Conclusions & Key Takeaways

1. Base Network Is Growth Comes with Expanding Risk

The surge in contract deployments signals ecosystem maturity but also an expanding attack surface for exploiters.

2. Code Alone Doesn’t Tell the Whole Story

Vulnerability analysis must extend beyond code itself. By merging source-level detections with holder and behavioral telemetry, Webacy’s multi-layered model gives greater visibility into a contract’s true risk profile.
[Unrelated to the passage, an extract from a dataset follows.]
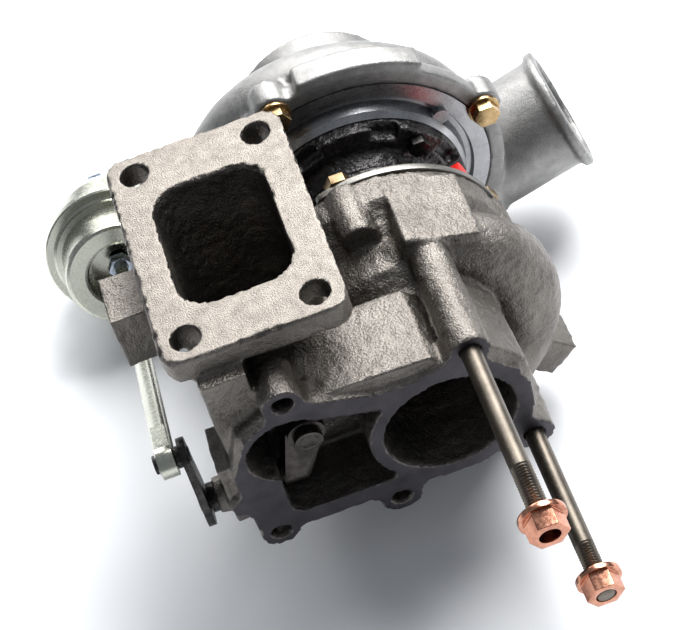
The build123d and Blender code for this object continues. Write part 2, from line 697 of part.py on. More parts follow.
with BuildPart() as wastegate_bushing:
    bar(crank_at(BUSHING_ENDS[0]), crank_at(BUSHING_ENDS[1]), BUSHING_R)
    bar(crank_at(-100), crank_at(-60), CRANK_R + RUNNING, Mode.SUBTRACT)
save(wastegate_bushing, "wastegate_bushing")

with BuildPart() as wastegate_crank:
    bar(crank_at(LEVER_X - 0.8), crank_at(-62), CRANK_R)
    bar(crank_at(HUB_X[0]), crank_at(HUB_X[1]), 5.6)
    with BuildSketch(station(10)) as web:
        with BuildLine():
            Polyline((HUB_X[0], -15), (HUB_X[1], -18), (-46.5, 9), (-47, 19), (-55, 21), (-61, 14), (-64, 0),
                     close=True)
        make_face()
        fillet(web.vertices(), radius=2.5)
    extrude(web.sketch, amount=-9)
    disc([(VALVE_X, VALVE_Z)], 7.4, 8.2, 20)
    disc([(VALVE_X, VALVE_Z)], 3.55, 0, 25, Mode.SUBTRACT)
save(wastegate_crank, "wastegate_crank")

with BuildPart() as wastegate_valve:
    disc([(VALVE_X, VALVE_Z)], VALVE_R, 22.6, VALVE_BACK)
    disc([(VALVE_X, VALVE_Z)], 6.0, 20.2, 23)
    disc([(VALVE_X, VALVE_Z)], 3.5, 4.4, 23)
save(wastegate_valve, "wastegate_valve")

with BuildPart() as valve_washer:
    disc([(VALVE_X, VALVE_Z)], 5.6, 4.4, 8.0)
    disc([(VALVE_X, VALVE_Z)], 3.5, 4, 9, Mode.SUBTRACT)
save(valve_washer, "valve_washer")

with BuildPart() as wastegate_lever:
    with BuildSketch(Plane.YZ.offset(LEVER_X)) as outline:
        with Locations((CRANK_Y, CRANK_Z)):
            Circle(LEVER_HUB_R)
        with Locations((PIN_Y, PIN_Z)):
            Circle(LEVER_EYE_R)
        make_hull()
    extrude(outline.sketch, amount=LEVER_THICK)
    bar(crank_at(-105), crank_at(-90), CRANK_R, Mode.SUBTRACT)
    bar((-105, PIN_Y, PIN_Z), (-90, PIN_Y, PIN_Z), 3.0, Mode.SUBTRACT)
save(wastegate_lever, "wastegate_lever")


# ---- Lever pin and actuator rod -------------------------------------------------------------------
PIN_R = 3.0
PIN_HEAD_R = 3.7
EYE_R = 6.6
EYE_X = (-109.4, -103.0)
PIN_ENDS = (-111.3, -97.0)


def pin_at(x):
    """A point on the lever pin's axis."""
    return (x, PIN_Y, PIN_Z)


def across_rod(distance):
    """The plane across the actuator rod, with its x along X."""
    return Plane(origin=along_rod(distance), x_dir=(1, 0, 0), z_dir=ROD_WAY)


def about_rod(points):
    """A solid of revolution about the actuator rod, from its (radius, distance from the pin) outline."""
    with BuildSketch(Plane(origin=along_rod(0), x_dir=(1, 0, 0), z_dir=ROD_UP)) as outline:
        with BuildLine():
            Polyline(*points, close=True)
        make_face()
    revolve(outline.sketch, axis=Axis(along_rod(0), ROD_WAY))


with BuildPart() as lever_pin:
    bar(pin_at(PIN_ENDS[0]), pin_at(PIN_ENDS[1]), PIN_R)
    bar(pin_at(PIN_ENDS[0]), pin_at(EYE_X[0] - 0.6), PIN_HEAD_R)
    bar(pin_at(EYE_X[1] + 0.2), pin_at(LEVER_X), PIN_HEAD_R + 0.6)
save(lever_pin, "lever_pin")

with BuildPart() as pin_clip:
    with BuildSketch(Plane.YZ.offset(EYE_X[0] - 0.5)) as clip:
        with Locations((PIN_Y, PIN_Z)):
            Circle(PIN_HEAD_R + 0.9)
            Circle(PIN_R, mode=Mode.SUBTRACT)
            with Locations((0, -5)):
                Rectangle(3.0, 6, mode=Mode.SUBTRACT)
    extrude(clip.sketch, amount=0.4)
save(pin_clip, "pin_clip")

with BuildPart() as rod_end:
    bar(along_rod(5), along_rod(ROD_SLEEVE_END), SLEEVE_R)
    with BuildSketch(across_rod(3)) as shoulder:
        Rectangle(5.6, 2 * SLEEVE_R + 0.8)
    extrude(shoulder.sketch, amount=15)
    bar(pin_at(EYE_X[0]), pin_at(EYE_X[1]), EYE_R)
    bar(pin_at(EYE_X[0] - 1), pin_at(EYE_X[1] + 1), PIN_R + RUNNING, Mode.SUBTRACT)
    bar(along_rod(70), along_rod(ROD_SLEEVE_END + 1), ROD_R, Mode.SUBTRACT)
save(rod_end, "rod_end")

with BuildPart() as lock_nut:
    with BuildSketch(across_rod(LOCK_NUT_FACE)) as nut:
        hexagon(10)
    extrude(nut.sketch, amount=LOCK_NUT_THICK)
    bar(along_rod(LOCK_NUT_FACE - 1), along_rod(LOCK_NUT_FACE + LOCK_NUT_THICK + 1), ROD_R, Mode.SUBTRACT)
save(lock_nut, "lock_nut")

with BuildPart() as actuator_rod:
    bar(along_rod(71), along_rod(PISTON_FRONT), ROD_R)
save(actuator_rod, "actuator_rod")


# ---- Actuator can ---------------------------------------------------------------------------------
CRIMP_R = CAN_RIM_R - 1.2
REAR_R = CAN_R - 0.2

with BuildPart() as can_front:
    about_rod([(ROD_HOLE_R, RECESS_FLOOR), (RECESS_R, RECESS_FLOOR), (RECESS_R, CAN_FRONT + 1.9),
               (RECESS_R + 0.8, CAN_FRONT + 0.5), (RECESS_R + 1.9, CAN_FRONT), (CAN_R - 1.8, CAN_FRONT),
               (CAN_R - 0.5, CAN_FRONT + 0.5), (CAN_R, CAN_FRONT + 1.8), (CAN_R, CAN_STEP_FRONT),
               (CAN_STEP_R, CAN_STEP_FRONT + 0.4), (CAN_STEP_R, CAN_RIM_FRONT - 0.6),
               (CAN_STEP_R + 1, CAN_RIM_FRONT), (CAN_RIM_R - 0.6, CAN_RIM_FRONT),
               (CAN_RIM_R, CAN_RIM_FRONT + 0.7), (CAN_RIM_R, CAN_RIM_REAR - 0.7),
               (CAN_RIM_R - 0.7, CAN_RIM_REAR), (CRIMP_R - 3, CAN_RIM_REAR),
               (CRIMP_R - 3, DIAPHRAGM_REAR + CAN_WALL), (CRIMP_R, DIAPHRAGM_REAR + CAN_WALL),
               (CRIMP_R, DIAPHRAGM_FRONT), (CAN_STEP_R, DIAPHRAGM_FRONT), (CAN_STEP_R - CAN_WALL, CAN_RIM_FRONT),
               (CAN_STEP_R - CAN_WALL, CAN_STEP_FRONT + 1.6), (CAN_R - CAN_WALL, CAN_STEP_FRONT + 1.2),
               (CAN_R - CAN_WALL, CAN_FRONT + 2.4), (CAN_R - 2.2, CAN_FRONT + CAN_WALL),
               (RECESS_R + 1.8, CAN_FRONT + CAN_WALL), (RECESS_R + CAN_WALL, CAN_FRONT + 2.1),
               (RECESS_R + CAN_WALL, RECESS_FLOOR + CAN_WALL), (ROD_HOLE_R, RECESS_FLOOR + CAN_WALL)])
save(can_front, "can_front")

with BuildPart() as can_rear:
    about_rod([(3.2, CAN_REAR - CAN_WALL), (16.6, CAN_REAR - CAN_WALL), (21.4, CAN_REAR - 3.4), (23.0, CAN_REAR - 6),
               (REAR_R - CAN_WALL, CAN_REAR - 9), (REAR_R - CAN_WALL, DIAPHRAGM_REAR), (CRIMP_R, DIAPHRAGM_REAR),
               (CRIMP_R, DIAPHRAGM_REAR + CAN_WALL), (REAR_R, DIAPHRAGM_REAR + CAN_WALL),
               (REAR_R, CAN_REAR - 8.6), (24.1, CAN_REAR - 5.4), (22.2, CAN_REAR - 2.4), (17.0, CAN_REAR),
               (3.2, CAN_REAR)])
save(can_rear, "can_rear")

with BuildPart() as diaphragm:
    about_rod([(0, PISTON_REAR), (20.4, PISTON_REAR), (20.8, PISTON_REAR - 0.8), (22.4, DIAPHRAGM_FRONT),
               (CRIMP_R - 0.1, DIAPHRAGM_FRONT), (CRIMP_R - 0.1, DIAPHRAGM_REAR), (23.1, DIAPHRAGM_REAR),
               (21.6, PISTON_REAR - 0.4), (21.0, PISTON_REAR + 0.8), (0, PISTON_REAR + 0.8)])
save(diaphragm, "diaphragm")

with BuildPart() as diaphragm_piston:
    about_rod([(0, PISTON_FRONT), (19.0, PISTON_FRONT), (19.0, PISTON_LIP), (20.2, PISTON_LIP), (20.2, PISTON_REAR),
               (0, PISTON_REAR)])
save(diaphragm_piston, "diaphragm_piston")

SPRING_R, SPRING_WIRE_R, SPRING_TURNS = 17.4, 1.0, 5
SPRING_START = CAN_FRONT + CAN_WALL + SPRING_WIRE_R + 0.05
SPRING_RUN = PISTON_FRONT - SPRING_WIRE_R - 0.05 - SPRING_START

with BuildPart() as actuator_spring:
    with BuildLine() as coil:
        Helix(SPRING_RUN / SPRING_TURNS, SPRING_RUN, SPRING_R, center=along_rod(SPRING_START), direction=ROD_WAY)
    with BuildSketch(Plane(origin=coil.edge() @ 0, z_dir=coil.edge() % 0)) as wire:
        Circle(SPRING_WIRE_R)
    sweep(wire.sketch, path=coil.edge())
save(actuator_spring, "actuator_spring")

with BuildPart() as hose_nipple:
    about_rod([(NIPPLE_BORE_R, CAN_REAR - 2), (3.2, CAN_REAR - 2), (3.2, CAN_REAR), (5.5, CAN_REAR),
               (5.5, CAN_REAR + 5), (NIPPLE_R, CAN_REAR + 5), (NIPPLE_R, NIPPLE_END), (NIPPLE_BORE_R, NIPPLE_END)])
save(hose_nipple, "hose_nipple")


# ---- Actuator bracket and its fasteners -----------------------------------------------------------
BRACKET_REAR = CAN_REAR + BRACKET_THICK
CAN_STUD_UPS = (CAN_STUD_OFFSET, -CAN_STUD_OFFSET)

with BuildPart() as can_studs:
    for up in CAN_STUD_UPS:
        bar(along_rod(CAN_REAR, up), along_rod(CAN_REAR + 10, up), ROD_R)
save(can_studs, "can_studs")

with BuildPart() as actuator_bracket:
    inner, outer = BRACKET_LEG_X[0] - ROD_X, BRACKET_LEG_X[1] - ROD_X
    with BuildSketch(across_rod(CAN_REAR)) as plate:
        Circle(19)
        with Locations(((inner + outer) / 2, 0)):
            Rectangle(outer - inner, 28)
        make_hull()
        Circle(6.5, mode=Mode.SUBTRACT)
        with Locations((22.5, 0)):
            Circle(5, mode=Mode.SUBTRACT)
        with Locations((0, CAN_STUD_OFFSET), (0, -CAN_STUD_OFFSET)):
            Circle(ROD_R, mode=Mode.SUBTRACT)
    extrude(plate.sketch, amount=BRACKET_THICK)
    with BuildSketch(across_rod(CAN_FRONT - 2)) as leg:
        with Locations(((inner + outer) / 2, 0)):
            Rectangle(outer - inner, 28)
    extrude(leg.sketch, amount=BRACKET_REAR - CAN_FRONT + 2)
    for x, y, z in bracket_bolt_places(BRACKET_LEG_X[0] - 1):
        bar((x, y, z), (x + 6, y, z), ROD_R, Mode.SUBTRACT)
save(actuator_bracket, "actuator_bracket")

with BuildPart() as can_nuts:
    with BuildSketch(across_rod(BRACKET_REAR)) as nuts:
        with Locations((0, CAN_STUD_OFFSET), (0, -CAN_STUD_OFFSET)):
            hexagon(10)
    extrude(nuts.sketch, amount=5)
    for up in CAN_STUD_UPS:
        bar(along_rod(CAN_REAR, up), along_rod(CAN_REAR + 11, up), ROD_R, Mode.SUBTRACT)
save(can_nuts, "can_nuts")

with BuildPart() as bracket_bolts:
    with BuildSketch(Plane.YZ.offset(BRACKET_LEG_X[0])) as heads:
        for x, y, z in bracket_bolt_places(BRACKET_LEG_X[0]):
            with Locations((y, z)):
                hexagon(10)
    extrude(heads.sketch, amount=-4.5)
    for x, y, z in bracket_bolt_places(BRACKET_LEG_X[0]):
        bar((x, y, z), (x + 12, y, z), ROD_R)
save(bracket_bolts, "bracket_bolts")
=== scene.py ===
"""Looks of the turbocharger: castings, fasteners, wastegate linkage, studio and camera."""

import json
from math import cos, pi, radians, sin

import bmesh
import bpy
import numpy as np
from mathutils import Matrix, Vector, noise


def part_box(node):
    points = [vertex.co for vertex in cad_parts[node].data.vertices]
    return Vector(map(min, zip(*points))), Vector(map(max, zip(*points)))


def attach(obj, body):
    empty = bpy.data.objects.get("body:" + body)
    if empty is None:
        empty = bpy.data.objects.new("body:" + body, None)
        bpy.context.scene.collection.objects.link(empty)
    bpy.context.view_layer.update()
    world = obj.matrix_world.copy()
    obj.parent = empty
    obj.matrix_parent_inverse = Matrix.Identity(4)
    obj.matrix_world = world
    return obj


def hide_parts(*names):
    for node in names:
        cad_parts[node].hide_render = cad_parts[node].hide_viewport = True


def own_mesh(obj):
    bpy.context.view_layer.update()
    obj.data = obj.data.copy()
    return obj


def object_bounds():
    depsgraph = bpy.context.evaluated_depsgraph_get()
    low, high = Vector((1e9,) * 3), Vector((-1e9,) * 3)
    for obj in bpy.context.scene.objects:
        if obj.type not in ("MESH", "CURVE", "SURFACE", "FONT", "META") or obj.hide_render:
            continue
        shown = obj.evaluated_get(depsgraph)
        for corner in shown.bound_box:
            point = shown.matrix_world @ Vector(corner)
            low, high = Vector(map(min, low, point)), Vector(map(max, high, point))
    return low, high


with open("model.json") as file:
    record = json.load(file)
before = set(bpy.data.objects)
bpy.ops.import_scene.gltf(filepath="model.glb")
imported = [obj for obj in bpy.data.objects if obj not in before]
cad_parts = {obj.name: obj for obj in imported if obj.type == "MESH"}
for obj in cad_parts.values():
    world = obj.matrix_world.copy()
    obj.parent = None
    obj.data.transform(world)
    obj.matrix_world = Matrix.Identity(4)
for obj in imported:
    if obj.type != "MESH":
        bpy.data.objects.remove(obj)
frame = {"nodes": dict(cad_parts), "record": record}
CAD_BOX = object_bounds()
NODES = frame["nodes"]
RECORD = frame["record"]
SLOT_OF = {part["node"]: part["material_slot"] for part in RECORD["subparts"]}
BODY_OF = {node: body for body, nodes in RECORD["behaviour"]["bodies"].items() for node in nodes}
MM = 0.001


# ---- Camera ---------------------------------------------------------------------------------------
CAMERA_PLACE = Vector((-0.04715, -0.40615, 0.60209))
CAMERA_RIGHT = (0.94123, -0.28166, -0.18643)
CAMERA_UP = (0.33651, 0.73427, 0.58959)
CAMERA_BACK = (-0.02917, -0.61767, 0.78590)
LENS = 101.34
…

Contracts showing high detector density and financial anomalies (100 % top-5 ownership, sniper control) account for nearly all confirmed rugs.

3. Hidden Mint Remains the Core Rug Mechanism

Internal minting remains the most efficient stealth rug mechanism on Base invisible to standard scanners.

4. Rug-Pulls Are Coordinated, Not Random

Clusters of deployers are mass-launching cloned contracts with synchronized sniper behavior, demonstrating industrialized rug-pull automation rather than isolated opportunism.

5. Dual-Layer Analytics = Predictive Defense

Merging contract forensics with holder analytics enables early detection and intervention turning monitoring into prevention.

6. Transparency and Collaboration Are Next

As Base matures, safety will depend on shared frameworks integrating source scanning, holder telemetry, and live alerting.

Closing Perspective

The October 2025 analysis highlights a clear trend: when malicious code meets concentrated liquidity, rug-pull risk becomes not just visible but mathematically predictable. Using this approach, Webacy can now assess entire EVM ecosystems and protocols at scale, identifying both systemic and contract-level risks in real time. By combining smart-contract forensics with financial behavior analytics, Webacy is building a framework for truly proactive, predictive on-chain security empowering safer participation and greater transparency across the fast-growing Base network. This multivariate approach defines the next generation of Web3 risk intelligence: one that strengthens trust and accountability while still fostering the innovation driving the ecosystem forward.